O Pagu Arte e Bar exalava arte: o bar foi sede das tatuadoras e expositoras. Quem prestigiou o evento pôde voltar pra casa com a pele riscada por um preço bastante acessível, visto que as tatuadoras se prepararam para o evento e vieram com desenhos especiais e únicos com preços promocionais – os chamados “flashes”. Ro Eponto é uma tatuadora da cidade especializada na técnica de handpoke tattoo. Esse tipo de tatuagem é feita sem a máquina, somente utilizando uma agulha, e é feita ponto a ponto. A tatuadora destaca que o Festival também serve como um intercâmbio entre artistas: “Foi uma experiência muito gostosa conhecer e compartilhar com outras minas tatuadoras. Quase todas nós nos auxiliamos, trocamos ideia, emprestamos coisas… E o ambiente não era competitivo, mercadologicamente falando”. Ela também cita que se sentiu bastante acolhida no evento pelo fato dele ter sido organizado apenas por mulheres e vê com bons olhos o futuro do Lua Sangrenta: “Acho que o evento tende a crescer ainda mais! Vai ser muito “tri” se ele alcançar um público ainda maior do que a galera que já tá ideologicamente inserida nesse circuito, porque assim as vendas também aumentam e auxiliam a empoderar economicamente as minas que expõem”.
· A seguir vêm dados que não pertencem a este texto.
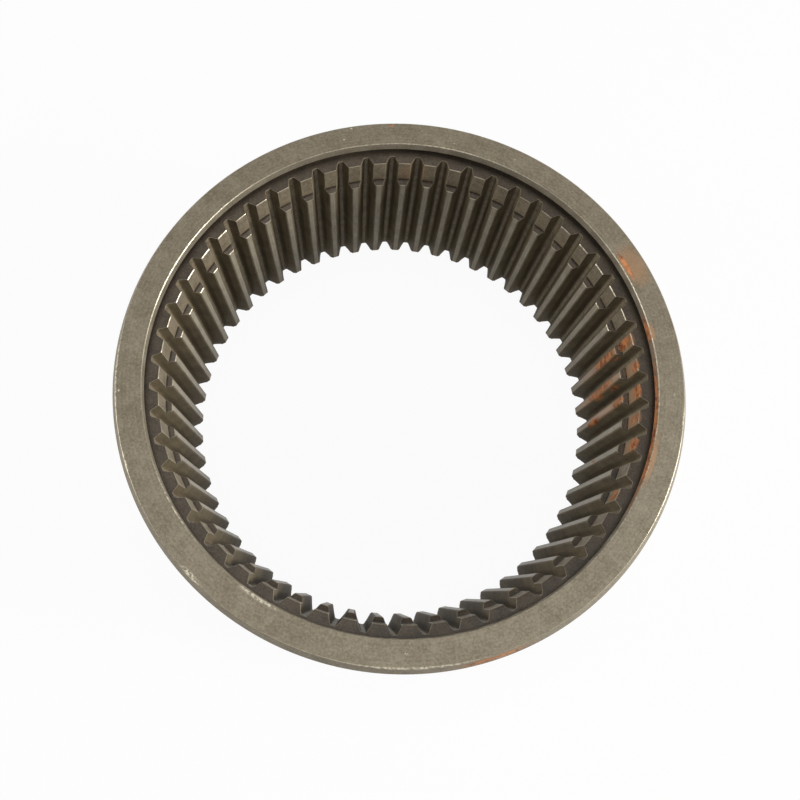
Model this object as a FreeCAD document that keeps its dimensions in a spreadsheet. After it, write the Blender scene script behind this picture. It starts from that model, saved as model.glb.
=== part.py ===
# Internal ring gear of a planetary hub reduction: one piece of steel, turned and then
# shaped with its teeth. Millimetres, +Z along the gear's axis, origin in the middle of
# the lower end face. The end that takes the snap ring is the upper one.
import FreeCAD, Part
import Sketcher
import math
import os
from enum import IntEnum

# Driving sizes. Heights and lengths are along the axis. Walls and depths are across it,
# and each is measured from the circle before it: outside, tooth roots, collar, groove.
sizes = {
    # Outside of the ring
    "outside_diameter": 258,
    "ring_height": 95,
    "lead_width": 2.6,
    "lead_height": 4.5,
    "base_chamfer": 1.5,
    # Tooth spaces. The rim's wall is what is left behind their roots. Tooth and space are
    # equally wide on the reference circle: 220 across, so the module is 4.
    "rim_wall": 15.1,
    "dedendum": 3.9,
    "tooth_count": 55,
    "pressure_angle": 25,
    "root_fillet": 0.8,
    "cutter_overrun": 0.5,
    # Full teeth, with their tips eased at 45 degrees by the cutter
    "tooth_depth": 6.6,
    "tip_ease": 0.8,
    "bore_chamfer": 2,
    "edge_break": 0.3,
    # Shortened teeth, with the relief at their foot and the stop where full teeth begin
    "short_tooth_depth": 4.1,
    "short_tooth_length": 14,
    "relief_height": 1.3,
    "relief_depth": 0.5,
    "relief_width": 0.5,
    "stop_drop": 1,
    # Collar, which the tooth cutter clears, snap ring groove and the seat below it
    "collar_clearance": 1.1,
    "lip_thickness": 4.2,
    "groove_depth": 4,
    "groove_width": 4.2,
}

# Points of a sketch element, in the order in which a sketch numbers them
Point = IntEnum("Point", "start end centre")
sketch_origin = (-1, Point.start)
across_axis = -1


class Size:
    """A length, with the expression that reads it from the sheet."""

    def __init__(self, number, text):
        self.number = number
        self.text = text

    def __add__(self, other):
        return Size(self.number + other.number, f"({self.text} + {other.text})")

    def __sub__(self, other):
        return Size(self.number - other.number, f"({self.text} - {other.text})")

    def __truediv__(self, divisor):
        return Size(self.number / divisor, f"({self.text} / {divisor})")


def size(name):
    return Size(sizes[name], f"Sizes.{name}")


def fill_sheet(doc):
    sheet = doc.addObject("Spreadsheet::Sheet", "Sizes")
    for row, (name, number) in enumerate(sizes.items(), start=1):
        sheet.set(f"A{row}", name)
        sheet.set(f"B{row}", str(number))
        sheet.setAlias(f"B{row}", name)
    doc.recompute()


def origin_feature(body, role):
    return next(item for item in body.Origin.OriginFeatures if item.Role == role)


def new_sketch(body, name, plane):
    sketch = body.newObject("Sketcher::SketchObject", name)
    sketch.AttachmentSupport = (origin_feature(body, plane), [""])
    sketch.MapMode = "FlatFace"
    return sketch


def join(sketch, first, second):
    sketch.addConstraint(Sketcher.Constraint("Coincident", *first, *second))


def dimension(sketch, kind, *place, length):
    """A dimension of the sketch, bound to the sheet."""
    index = sketch.addConstraint(Sketcher.Constraint(kind, *place, length.number))
    sketch.setExpression(f"Constraints[{index}]", length.text)


def pin_point(sketch, point, across, up, side=1):
    """Hold a point at its distances from the sketch's origin, above it or below it."""
    dimension(sketch, "DistanceX", *sketch_origin, *point, length=across)
    if up is None:
        sketch.addConstraint(Sketcher.Constraint("PointOnObject", *point, across_axis))
    elif side > 0:
        dimension(sketch, "DistanceY", *sketch_origin, *point, length=up)
    else:
        dimension(sketch, "DistanceY", *point, *sketch_origin, length=up)


def root_radius():
    return size("outside_diameter") / 2 - size("rim_wall")


def tip_radius():
    return root_radius() - size("tooth_depth")


def blank_corners():
    """Corners of the blank's half section: radius, and height above the lower face."""
    top = size("ring_height")
    edge = size("edge_break")
    outside = size("outside_diameter") / 2
    collar = root_radius() + size("collar_clearance")
    groove = collar + size("groove_depth")
    short_tip = root_radius() - size("short_tooth_depth")
    tip = tip_radius()
    lip = top - size("lip_thickness")
    seat = lip - size("groove_width")
    stop = seat - size("short_tooth_length")
    full_tooth = stop - size("stop_drop")
    relief = stop + size("relief_height")
    relief_wall = short_tip + size("relief_depth")
    return [
        (tip + size("bore_chamfer"), None),
        (outside - size("base_chamfer"), None),
        (outside, size("base_chamfer")),
        (outside, top - size("lead_height")),
        (outside - size("lead_width"), top),
        (collar + edge, top),
        (collar, top - edge),
        (collar, lip),
        (groove, lip),
        (groove, seat),
        (short_tip + edge, seat),
        (short_tip, seat - edge),
        (short_tip, relief),
        (relief_wall, relief - size("relief_depth")),
        (relief_wall, stop),
        (short_tip - size("relief_width"), stop),
        (tip + edge, full_tooth),
        (tip, full_tooth - edge),
        (tip, size("bore_chamfer")),
    ]


def turn_blank(body):
    """The ring as it leaves the lathe, before it has any teeth."""
    sketch = new_sketch(body, "blank_section", "XZ_Plane")
    corners = blank_corners()
    places = [FreeCAD.Vector(across.number, up.number if up else 0, 0) for across, up in corners]
    for here, after in zip(places, places[1:] + places[:1]):
        sketch.addGeometry(Part.LineSegment(here, after), False)
    for index, (across, up) in enumerate(corners):
        before = (index - 1) % len(corners)
        join(sketch, (before, Point.end), (index, Point.start))
        pin_point(sketch, (index, Point.start), across, up)
    blank = body.newObject("PartDesign::Revolution", "turned_blank")
    blank.Profile = sketch
    blank.ReferenceAxis = (sketch, ["V_Axis"])
    blank.Angle = 360
    return blank


def half_space_angle(radius):
    """Half the angle, in degrees, between the involute flanks of a tooth space."""
    reference = root_radius() - size("dedendum")
    pressure = math.radians(sizes["pressure_angle"])
    rolled = math.acos(reference.number * math.cos(pressure) / radius.number)
    spread = math.tan(pressure) - pressure - math.tan(rolled) + rolled
    number = 90 / sizes["tooth_count"] + math.degrees(spread)
    rolled_text = f"acos({reference.text} * cos(Sizes.pressure_angle) / {radius.text})"
    text = (
        "(90 / Sizes.tooth_count"
        " + tan(Sizes.pressure_angle) * 180 / pi - Sizes.pressure_angle"
        f" - tan({rolled_text}) * 180 / pi + {rolled_text} / (1 deg))"
    )
    return Size(number, text)


def flank_point(radius):
    """Where the upper flank is at a radius, along and off the middle of the space."""
    angle = half_space_angle(radius)
    turn = math.radians(angle.number)
    along = Size(radius.number * math.cos(turn), f"{radius.text} * cos({angle.text})")
    off = Size(radius.number * math.sin(turn), f"{radius.text} * sin({angle.text})")
    return along, off


def nearest_end(sketch, element, place):
    """The end of an arc that lies at a place."""
    reach = [(sketch.getPoint(element, end) - place).Length for end in (Point.start, Point.end)]
    return (element, Point.end if reach[1] < reach[0] else Point.start)


def draw_tooth_space(body):
    """One tooth space, centred on +X: eased mouth, two involute flanks and a filleted root."""
    sketch = new_sketch(body, "tooth_space", "XY_Plane")
    fillet = size("root_fillet")
    root = root_radius()
    brow_radius = tip_radius() + size("tip_ease")
    flare = size("tip_ease") + size("cutter_overrun")
    brow = flank_point(brow_radius)
    mouth = (brow[0] - flare, brow[1] + flare)
    waist = flank_point((brow_radius + root) / 2)
    foot = flank_point(root)

    # The sketch is drawn close to its true shape, and its constraints then hold it there.
    fall = math.atan2(waist[1].number - foot[1].number, foot[0].number - waist[0].number)
    ball_off = foot[1].number + fillet.number * (math.tan(fall) - 1 / math.cos(fall))
    ball_reach = root.number - fillet.number
    ball_along = math.sqrt(ball_reach ** 2 - ball_off ** 2)
    root_end = (ball_along * root.number / ball_reach, ball_off * root.number / ball_reach)
    flank_end = (ball_along + fillet.number * math.sin(fall), ball_off + fillet.number * math.cos(fall))
    lean = (math.pi / 2 - fall) / 2
    ball_middle = (ball_along + fillet.number * math.cos(lean), ball_off + fillet.number * math.sin(lean))

    mouth_ends = []
    root_ends = []
    for side in (1, -1):
        mouth_place = FreeCAD.Vector(mouth[0].number, side * mouth[1].number, 0)
        brow_place = FreeCAD.Vector(brow[0].number, side * brow[1].number, 0)
        waist_place = FreeCAD.Vector(waist[0].number, side * waist[1].number, 0)
        flank_place = FreeCAD.Vector(flank_end[0], side * flank_end[1], 0)
        fillet_place = FreeCAD.Vector(ball_middle[0], side * ball_middle[1], 0)
        root_place = FreeCAD.Vector(root_end[0], side * root_end[1], 0)
        ease = sketch.addGeometry(Part.LineSegment(mouth_place, brow_place), False)
        flank = sketch.addGeometry(Part.Arc(brow_place, waist_place, flank_place), False)
        corner = sketch.addGeometry(Part.Arc(flank_place, fillet_place, root_place), False)
        mouth_ends.append((ease, Point.start))
        root_ends.append((nearest_end(sketch, corner, root_place), root_place))
        pin_point(sketch, mouth_ends[-1], *mouth, side)
        pin_point(sketch, (ease, Point.end), *brow, side)
        join(sketch, (ease, Point.end), nearest_end(sketch, flank, brow_place))
        for guide_place in (waist, foot):
            place = FreeCAD.Vector(guide_place[0].number, side * guide_place[1].number, 0)
            guide = sketch.addGeometry(Part.Point(place), True)
            pin_point(sketch, (guide, Point.start), *guide_place, side)
            sketch.addConstraint(Sketcher.Constraint("PointOnObject", guide, Point.start, flank))
        flank_joint = nearest_end(sketch, flank, flank_place)
        corner_joint = nearest_end(sketch, corner, flank_place)
        sketch.addConstraint(Sketcher.Constraint("Tangent", *flank_joint, *corner_joint))
        dimension(sketch, "Radius", corner, length=fillet)

    root_arc = sketch.addGeometry(
        Part.Arc(root_ends[1][1], FreeCAD.Vector(root.number, 0, 0), root_ends[0][1]), False
    )
    join(sketch, (root_arc, Point.centre), sketch_origin)
    dimension(sketch, "Radius", root_arc, length=root)
    for corner_end, place in root_ends:
        root_joint = nearest_end(sketch, root_arc, place)
        sketch.addConstraint(Sketcher.Constraint("Tangent", *root_joint, *corner_end))

    ends = [sketch.getPoint(*end) for end in mouth_ends]
    mouth_line = sketch.addGeometry(Part.LineSegment(*ends), False)
    join(sketch, (mouth_line, Point.start), mouth_ends[0])
    join(sketch, (mouth_line, Point.end), mouth_ends[1])
    return sketch


def shape_teeth(body, blank):
    """Cut the tooth spaces right through, from the lower face to the snap ring groove."""
    doc = body.Document
    space = body.newObject("PartDesign::Pocket", "first_space")
    space.Profile = draw_tooth_space(body)
    space.Type = "ThroughAll"
    space.Reversed = True
    doc.recompute()
    if space.Shape.Volume >= blank.Shape.Volume:
        raise RuntimeError("the tooth space cuts nothing")
    teeth = body.newObject("PartDesign::PolarPattern", "tooth_spaces")
    teeth.Originals = [space]
    teeth.Axis = (origin_feature(body, "Z_Axis"), [""])
    teeth.Angle = 360
    teeth.setExpression("Occurrences", "Sizes.tooth_count")
    body.Tip = teeth
    doc.recompute()


def build_ring_gear(doc):
    body = doc.addObject("PartDesign::Body", "RingGear")
    body.Label = "ring_gear"
    body.Placement = FreeCAD.Placement()
    blank = turn_blank(body)
    doc.recompute()
    shape_teeth(body, blank)
    return body


def check(doc, bodies):
    """Stop if any object failed, or a piece isn't one valid solid."""
    for item in doc.Objects:
        if "Invalid" in item.State or "Error" in item.State:
            raise RuntimeError(f"{item.Label} failed")
    for body in bodies:
        shape = body.Shape
        if shape.isNull() or not shape.isValid() or len(shape.Solids) != 1:
            raise RuntimeError(f"{body.Label} isn't one valid solid")
        print(f"{body.Label}: {shape.Volume:.0f} mm3, {len(shape.Faces)} faces")


def write_pieces(bodies):
    os.makedirs("parts", exist_ok=True)
    for body in bodies:
        body.Shape.exportStep(f"parts/{body.Label}.step")


doc = FreeCAD.newDocument("ring_gear")
fill_sheet(doc)
pieces = [build_ring_gear(doc)]
check(doc, pieces)
write_pieces(pieces)
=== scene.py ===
# Looks of the internal ring gear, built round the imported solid. Metres, in the solid's own frame.
import math
from collections import namedtuple
from enum import IntEnum

import bmesh
import bpy
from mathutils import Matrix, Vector


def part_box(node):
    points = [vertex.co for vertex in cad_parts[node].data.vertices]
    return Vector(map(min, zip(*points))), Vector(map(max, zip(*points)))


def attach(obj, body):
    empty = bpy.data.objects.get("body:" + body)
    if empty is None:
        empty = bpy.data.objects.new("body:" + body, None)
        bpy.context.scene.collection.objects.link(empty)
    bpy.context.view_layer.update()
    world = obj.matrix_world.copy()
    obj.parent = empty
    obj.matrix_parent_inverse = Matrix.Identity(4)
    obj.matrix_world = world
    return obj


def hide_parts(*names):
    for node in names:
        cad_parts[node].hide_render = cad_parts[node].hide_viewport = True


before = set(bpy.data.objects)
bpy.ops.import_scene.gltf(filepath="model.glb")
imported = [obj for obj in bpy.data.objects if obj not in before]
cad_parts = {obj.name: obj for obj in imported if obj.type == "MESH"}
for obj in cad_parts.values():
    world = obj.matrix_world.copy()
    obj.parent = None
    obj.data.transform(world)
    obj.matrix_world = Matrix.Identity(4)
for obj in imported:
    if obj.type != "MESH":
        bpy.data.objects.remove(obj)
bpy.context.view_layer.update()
mm = 0.001
gearNode = "ring_gear"
lowCorner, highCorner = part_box(gearNode)
print("frame loaded")


# Form of the gear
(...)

Helena Oliveira é uma das lobas do Lua Sangrenta. Foto: Thamires Seus

Helena Oliveira, estudante de jornalismo da Universidade Católica de Pelotas, é uma das lobas apresentadoras do programa e organizadora do festival em conjunto com a matilha do Lua. Ela fez um balanço sobre a edição de 2018: “Foi muito lindo de ver… Recebemos apoio sempre das ocupações aqui em Pelotas, como a OCA (Ocupação Coletiva de Arteirxs), a Okupa 171 e a Ocupação Canto de Conexão, emprestando equipamentos para o festival”. Ela também explica sobre a novidade da última edição, que foi o tema Mutações Lunares: “A gente fala muito sobre astronomia e astrologia no programa, as meninas são muito bruxas, aprendemos juntas. Falamos sobre como isso nos afeta e como podemos usar isso pro bem. Esse ano resolvemos fazer o festival sobre as quatro fases da lua e cada atividade tinha uma lógica com o horário que ela estava disposta, então foi muito rico esse lado místico que a gente quer muito explorar, esse lado mais artístico, mais contador de história, meio mágico”.
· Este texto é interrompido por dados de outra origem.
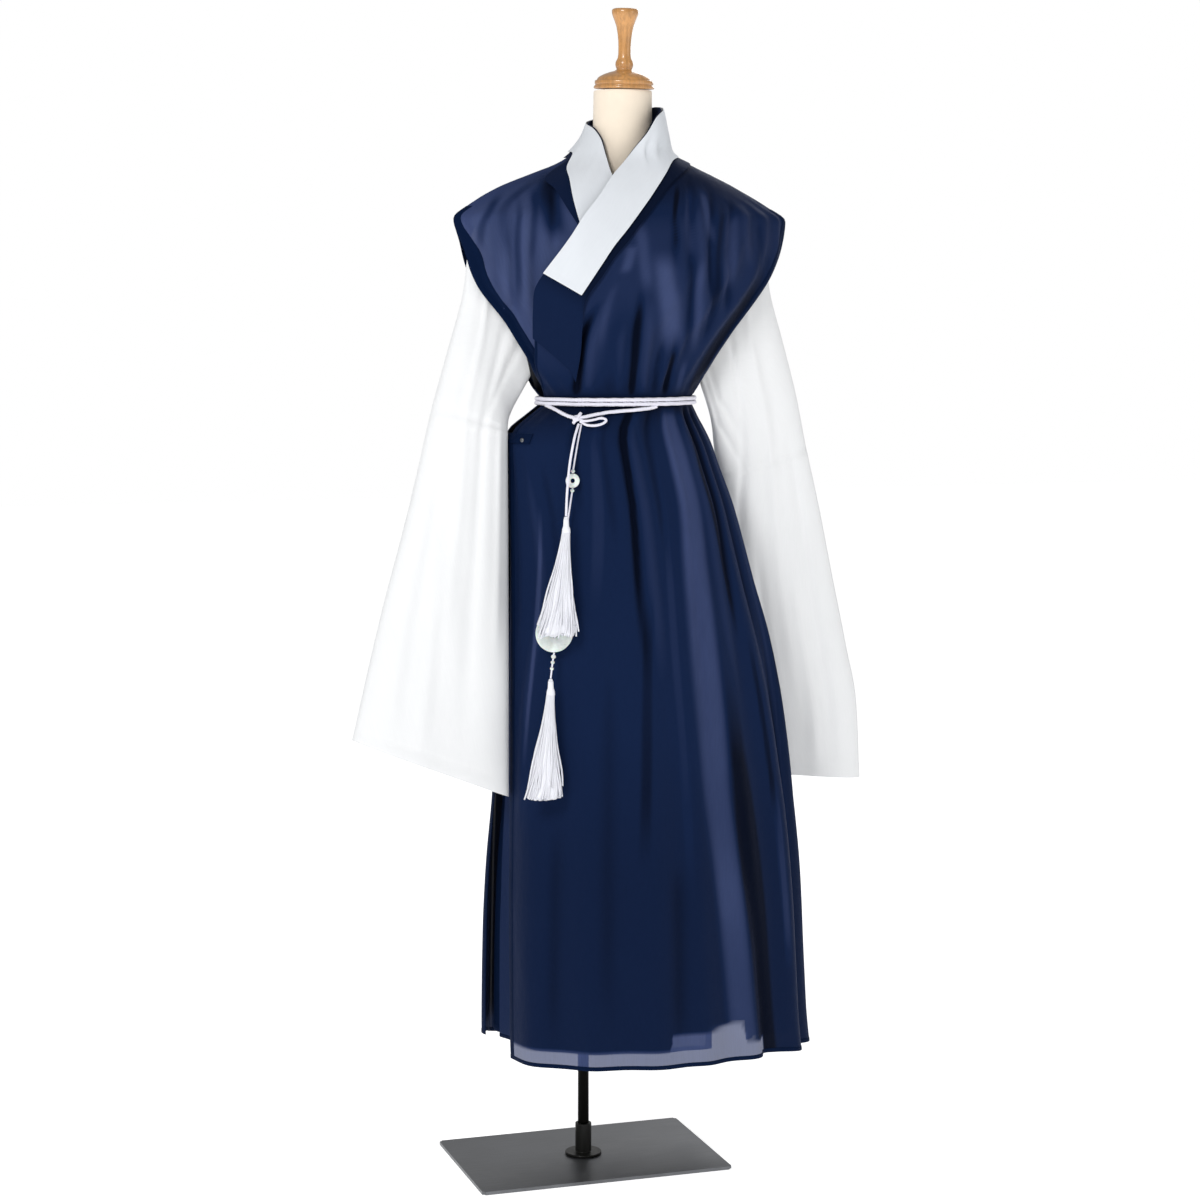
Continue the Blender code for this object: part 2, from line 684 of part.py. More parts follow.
# ---------------------------------------------------------------- the dress form and its stand
FORM_ROWS = [
    # height, centre_x, centre_y, half_width, half_depth
    (0.860, 0.036, -0.054, 0.118, 0.080),
    (0.900, 0.036, -0.054, 0.124, 0.084),
    (0.960, 0.036, -0.055, 0.126, 0.084),
    (1.030, 0.034, -0.056, 0.112, 0.075),
    (1.100, 0.033, -0.057, 0.097, 0.066),
    (1.170, 0.033, -0.058, 0.086, 0.058),
    (1.240, 0.034, -0.059, 0.092, 0.064),
    (1.310, 0.038, -0.062, 0.106, 0.071),
    (1.360, 0.042, -0.063, 0.116, 0.074),
    (1.410, 0.043, -0.060, 0.124, 0.070),
    (1.445, 0.042, -0.058, 0.124, 0.058),
    (1.470, 0.041, -0.057, 0.110, 0.049),
    (1.490, 0.041, -0.056, 0.086, 0.044),
    (1.507, 0.042, -0.055, 0.060, 0.042),
    (1.525, 0.043, -0.055, 0.048, 0.041),
    (1.560, 0.044, -0.055, 0.044, 0.040),
    (1.622, 0.044, -0.056, 0.043, 0.041),
]
FORM_AROUND = 24
CAP_BASE_HEIGHT = 1.6225
CAP_CENTRE = (0.0455, -0.057)
CAP_TILT = 0.05


def make_form():
    bm = bmesh.new()
    rings = []
    for height, centre_x, centre_y, half_width, half_depth in FORM_ROWS:
        ring = []
        for j in range(FORM_AROUND):
            turn = 2 * math.pi * j / FORM_AROUND
            spot = (centre_x + half_width * math.cos(turn), centre_y + half_depth * math.sin(turn), height)
            ring.append(bm.verts.new(spot))
        rings.append(ring)
    for low, high in zip(rings, rings[1:]):
        for j in range(FORM_AROUND):
            k = (j + 1) % FORM_AROUND
            bm.faces.new((low[j], low[k], high[k], high[j]))
    bm.faces.new(reversed(rings[0]))
    bm.faces.new(rings[-1])
    from_bmesh(bm, "form_body", "form_jersey")


def make_cap():
    """The turned wooden neck cap with its knob and flared handle, as one turned piece."""
    profile = [
        # radius, height above the neck
        (0.0, 0.118),
        (0.015, 0.118),
        (0.0195, 0.115),
        (0.0185, 0.108),
        (0.0125, 0.092),
        (0.0095, 0.072),
        (0.0092, 0.052),
        (0.0115, 0.043),
        (0.0130, 0.037),
        (0.0115, 0.031),
        (0.0150, 0.027),
        (0.0300, 0.023),
        (0.0385, 0.018),
        (0.0400, 0.0150),
        (0.0425, 0.0140),
        (0.0430, 0.0090),
        (0.0415, 0.0080),
        (0.0440, 0.0060),
        (0.0445, 0.0030),
        (0.0430, 0.0022),
        (0.0, 0.0022),
    ]
    turned(profile, (*CAP_CENTRE, CAP_BASE_HEIGHT), "form_cap", "turned_wood", 18, CAP_TILT)


def make_stand():
    bm = bmesh.new()
    bmesh.ops.create_cube(bm, size=1)
    bmesh.ops.scale(bm, vec=BASE_SIZE, verts=bm.verts)
    bmesh.ops.translate(bm, vec=(0, 0, BASE_SIZE[2] / 2), verts=bm.verts)
    upright = [e for e in bm.edges if abs(e.verts[0].co.z - e.verts[1].co.z) > 0.001]
    bmesh.ops.bevel(bm, geom=upright, offset=0.004, segments=3, affect="EDGES")
    from_bmesh(bm, "base_plate", "grey_steel", smooth=False)
    floor = BASE_SIZE[2] + GAP
    foot = POLE_FOOT_HEIGHT
    turned(
        [
            (0.0, foot + 0.001),
            (POLE_FOOT_RADIUS - 0.001, foot + 0.001),
            (POLE_FOOT_RADIUS, foot),
            (POLE_FOOT_RADIUS, FLANGE_THICKNESS),
            (FLANGE_RADIUS - 0.001, FLANGE_THICKNESS),
            (FLANGE_RADIUS, FLANGE_THICKNESS - 0.001),
            (FLANGE_RADIUS, 0.0),
            (0.0, 0.0),
        ],
        (0, 0, floor),
        "pole_foot",
        "black_steel",
        24,
    )
    low = floor + foot + 0.001 + GAP
    high = FORM_ROWS[0][0] - GAP
    turned(
        [(0.0, high), (POLE_RADIUS, high), (POLE_RADIUS, low), (0.0, low)],
        (0, 0, 0),
        "pole",
        "black_steel",
        20,
    )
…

Helena também ressalta o que mais a agradou na edição de 2018: “O que eu acho mais lindo é que a galera estava animada pra ver o que ia rolar e que a rua foi um espaço seguro pras mulheres. Foi muito legal também a troca que foi feita tanto com as mulheres que estavam lá quanto com os homens que respeitaram o espaço”. O festival se despediu deixando como lição que a união entre mulheres pode gerar frutos muito enriquecedores para a cidade.

O Programa Lua Sangrenta vai ao ar todas as sextas-feiras, das 10h30 às 12h na RádioCom Satolep (104.5 fm) e pode ser ouvido também no site radiocom.org.br.